Prédio do TJPI |
O primeiro magistrado de Bom
Jesus do Gurgueia
Licínio Barbosa (*)
Lembro-me de vê-lo, aos 6 anos de
idade, ainda na fase de alfabetização, entrando na igreja do Bom Jesus,
participando das novenas, interagindo com os bonjesuenses de todas as
categorias, magro, alto, comunicativo , acessível a todos, – velhos, jovens e
crianças, sempre sorridente. Essa acessibilidade deu-me coragem de ir até ele e
fazer-lhe uma indagação:
– Doutor, para chegar a ser juiz
de Direito o senhor começou do ABC?
– O magistrado parou, olhou-me
cheio de curiosidade, e retruco – Sim, Licínio. Por quê?

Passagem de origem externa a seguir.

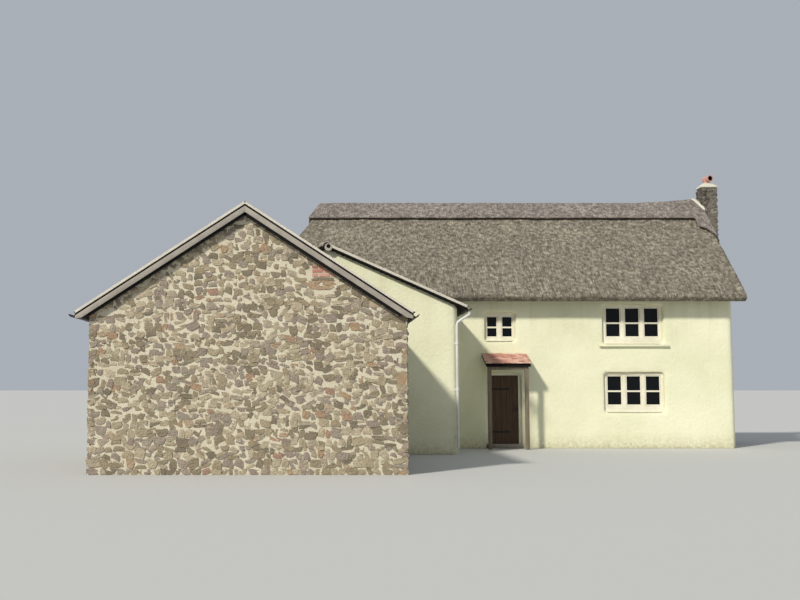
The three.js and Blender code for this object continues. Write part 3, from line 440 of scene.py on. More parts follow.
# Stonework: field stones in tan, brown and pinkish grey, bedded at random in wide pale lime
# joints. Each stone is a separate rounded lump set a little proud of the mortar wall behind it.
STONE_TINTS = [(0.0, "827866"), (0.15, "958972"), (0.3, "ab9c81"), (0.45, "c0b398"), (0.55, "a29788"),
               (0.68, "9c8c80"), (0.8, "c8bba0"), (0.88, "b8a287"), (0.94, "b39778"), (1.0, "a88878")]
STONE_DEEP, STONE_ROUGH, STONE_TURN = 0.12, 0.13, 0.32
STONE_KINDS, LEAST_ROUND, ROUND_STEP = 8, 0.2, 0.07
STONE_PROUD, STONE_SET = 0.009, (-0.006, 0.005)
STONE_WIDER, STONE_HIGHER = 1.06, 1.08
ROW_HIGH, STONE_LONG = (0.085, 0.175), (0.10, 0.24)
JOINT = 0.026
BED_JOINT_SHARE, STACKED_JOINT_SHARE = 0.7, 0.4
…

– Porque eu também quero ser
doutor, mas estou achando muito difícil – justifiquei.
Casado com Dona Othília Cardoso
de Vasconcelos Lopes, teve, desse feliz consórcio, os filhos Maria Cristina,
(que povoou o meu imaginário infantil), Maria Celina, Maria José, Benito,
Zélia, Zita, Miriam, Zenaide, José (Zezito), Anete, Luiz (Luzito) e Honorina.
Dessa nominata de 12 filhos, algumas ilações: ex-aluno de Seminário, deu às
filhas 4 nomes de Maria (uma das quais Miriam), um com o nome de José (marido
de Maria), e um filho de nome Benito, em homenagem ao seu ícone político,
Benito Mussolini, à época em ascensão, na Itália.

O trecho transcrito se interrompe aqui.